Hello baby boy! Yesterday was a busy day, we had counseling after work and then church etc. By the time we got home it had been a long day and I just did not get a chance to get on the computer. On Monday I had a very rough morning. I was missing you so bad it just hurt. Normally, I am able to figure out what caused my "bad" day, but that day I figured it was nothing other than the fact that I just missed you. That morning it was like I just ached and my arms just wanted to hold you. Sometimes this stuff just happens if I haven't let myself have a good cry. As many times as I tell myself you are in a better place and very happy it doesn't make my pain any less.

You should see all the people that we have walking with us in the March of Dimes walk. That is going to be a nice weekend. Your daddy and I were going to try to figure out what we are going to do the rest of that weekend (since it's your birthday weekend) and get that planned this weekend. Your aunt Jess is coming to visit this weekend to, her birthday is Saturday. I tell you what...you lucked out in the aunt and uncle department. I know I told you this in the NICU, but it's worth repeating. Your aunts and uncles are so loving and so fun...they (along with your grandparents and cousins) would have just spoiled you to death.

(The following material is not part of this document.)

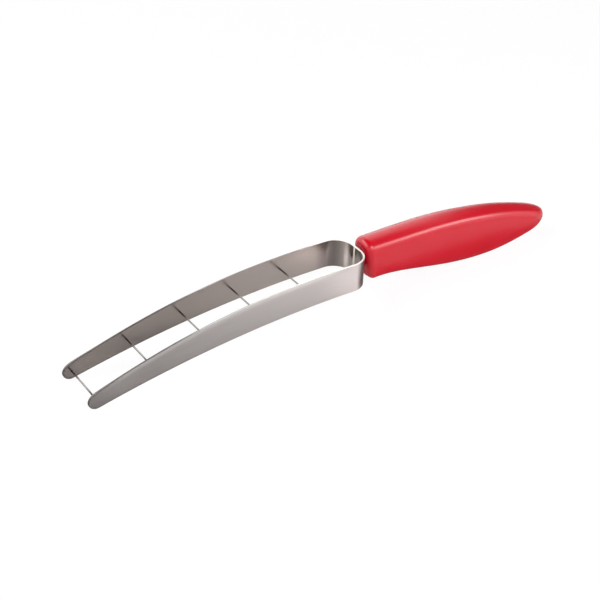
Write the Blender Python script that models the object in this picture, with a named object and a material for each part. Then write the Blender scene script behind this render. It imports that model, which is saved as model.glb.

I just flipped my calendar today and the photo for the month of March is me holding you for the first time. I look so happy in that picture. Sometimes I wonder if I've looked that happy since. I mean in that picture you can see the happiness in my smile, my eyes, all over. I know I still smile, but I don't think anything will come close to that day for a while. Also we are going to get loops made at the top of the quilt your cousin Bobbi had made for us. I have it on display now and haven't wanted to give it back to have the loops put on it. I look at it every single day, but I do want to get it hung, so I can part with it for a short while. You're everywhere little boy...in my heart, in the house, even when I watch other little kids with their daddies and mommies, I see you and what would have been. I love picturing the three of us in similar situations. I love you peanut and I miss you!

A million hugs and kisses,
Mommy

Comments

Anonymous said…
Aaron - what a lucky little guy you are to have such loving parents. The ache they feel makes us all sad at times. We can't wait to walk for you in April!